In place of the rather constrained view of a single-nation Plantagenet Britain straight from the history books, co-directors Lynette Linton and Adjoa Andoh capture the melange that is the England we know today with its complex ethnic range and cultural heritage.  

Designer Rajha Shakiry’s costumes flaunt the purples and magentas, the greens and golds of Africa and Asia and all the characters wear combinations of dresses and trousers that evoke Moroccan bazaars and the exotic East.

The trademark natural candlelight of the Sam Wanamaker Playhouse softens the contemporary  atmosphere and brings the medieval to mind, while the insistent drums of world music harness the present and drive the pace.
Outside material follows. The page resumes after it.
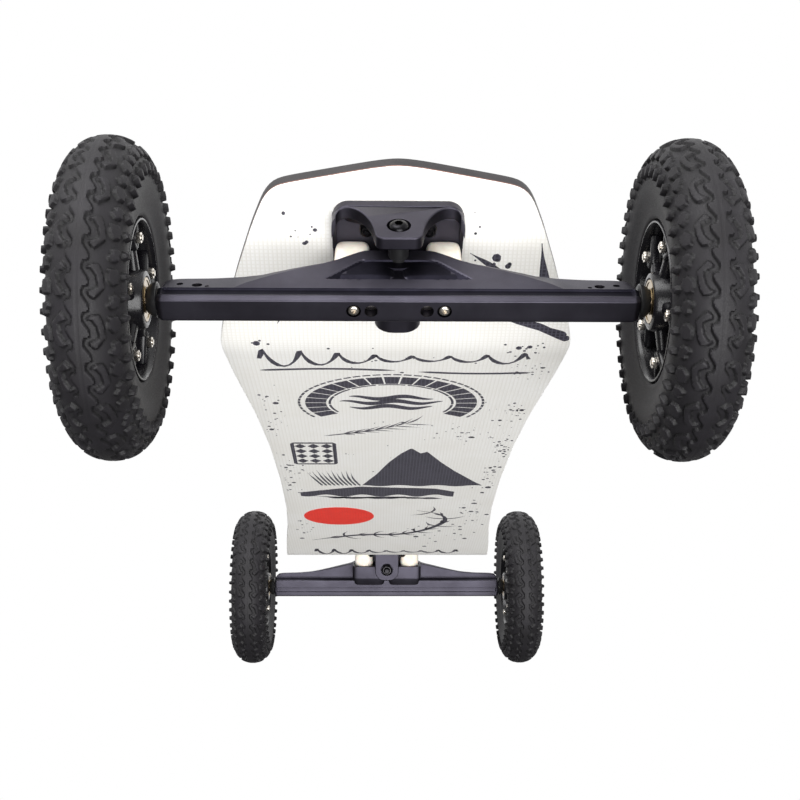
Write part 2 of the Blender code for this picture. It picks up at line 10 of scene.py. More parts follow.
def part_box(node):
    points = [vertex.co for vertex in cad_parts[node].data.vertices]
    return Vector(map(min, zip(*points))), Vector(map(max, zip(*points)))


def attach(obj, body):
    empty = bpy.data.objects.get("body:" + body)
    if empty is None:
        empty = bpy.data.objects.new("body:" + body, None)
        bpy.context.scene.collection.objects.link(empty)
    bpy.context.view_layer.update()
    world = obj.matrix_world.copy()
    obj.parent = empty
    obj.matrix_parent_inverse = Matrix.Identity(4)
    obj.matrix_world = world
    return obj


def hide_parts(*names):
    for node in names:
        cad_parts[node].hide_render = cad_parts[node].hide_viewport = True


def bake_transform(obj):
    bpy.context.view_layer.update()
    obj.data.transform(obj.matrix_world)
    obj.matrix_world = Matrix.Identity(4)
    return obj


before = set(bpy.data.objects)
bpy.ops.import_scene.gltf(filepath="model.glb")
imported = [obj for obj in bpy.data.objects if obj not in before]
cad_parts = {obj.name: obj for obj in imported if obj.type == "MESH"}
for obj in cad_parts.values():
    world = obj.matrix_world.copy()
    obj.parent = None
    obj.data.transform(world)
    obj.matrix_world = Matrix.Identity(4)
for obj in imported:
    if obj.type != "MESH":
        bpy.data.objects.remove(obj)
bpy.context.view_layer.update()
print("frame loaded,", len(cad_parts), "nodes")

# what all pieces share, in metres; a truck's own frame has y along the tip and z square to it
axleLow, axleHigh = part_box("front_axle")
board = {
    "tipAngle": math.radians(30),
    "wheelX": (axleLow[0] + axleHigh[0]) / 2,
    "axleHeight": (axleLow[2] + axleHigh[2]) / 2,
    "wheelOffset": 0.177,
    "axleY": 0.0858,
    "axleZ": -0.0683,
    "kingpinZ": -0.0310,
    "boltX": 0.02065,
    "boltYs": (0.0461, 0.1000),
}
tipCos, tipSin = math.cos(board["tipAngle"]), math.sin(board["tipAngle"])
bendX = board["wheelX"] - board["axleY"] * tipCos + board["axleZ"] * tipSin
deckHeight = board["axleHeight"] - board["axleY"] * tipSin - board["axleZ"] * tipCos
boltSpots = [(x, y) for x in (-board["boltX"], board["boltX"]) for y in board["boltYs"]]
ends = {"front": 1, "rear": -1}
sides = {"left": 1, "right": -1}  # left is +Y
dice = np.random.default_rng(7)


def ease(value, low, high):
    # smooth step: 0 below low, 1 above high, 3t^2 - 2t^3 between
    t = np.clip((np.asarray(value, float) - low) / (high - low), 0, 1)
    return t * t * (3 - 2 * t)


def angles(count):
    # even steps round a whole turn
    return np.arange(count) * 2 * math.pi / count


def squared(turn, power):
    # the two waves of a superellipse: cosine and sine raised to a power, their signs kept
    return [np.sign(wave) * np.abs(wave) ** power for wave in (np.cos(turn), np.sin(turn))]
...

Against this background of colour and vigour, the actors deliver the magnificent text in almost classical style, while the tale of conflict and brutality in those far-off Wars of the Roses plays out with a truth and honesty that grounds it in the here and now.

One startling indication of the play’s modern relevance occurs when Dona Croll delivers the famous John of Gaunt speech and the line: “That England, that was wont to conquer others, hath made a shameful conquest of itself.” It unexpectedly provokes the audience to spontaneous laughter, fuelled by bitter recognition of our country’s current state.

Director Andoh herself plays the swaggering, irascible Richard, eyes wide with panic and given to excessive rages. Her command of the stage is effortless and her verse speaking exemplary, if giving little space to the character’s simple, childish vulnerability and tragic destiny.

At times the actors adopt a uniformly declamatory tone in their focus on urgent masculinity but there is variety, particularly from Shobna Gulati who embodies the weary cynicism of a Duke of York who has seen it all and can switch allegiance as required.

Her flat northern vowels and conscious wit cut across the sweeping speeches, as if York sits outside the action and plays to a knowing audience imbued with an equal pessimism.

A landmark show for the casting alone, this skilful production reimagines the play, highlighting its infinite variety.

And in revealing a country divided against itself and lost in turmoil, it is a timely offering.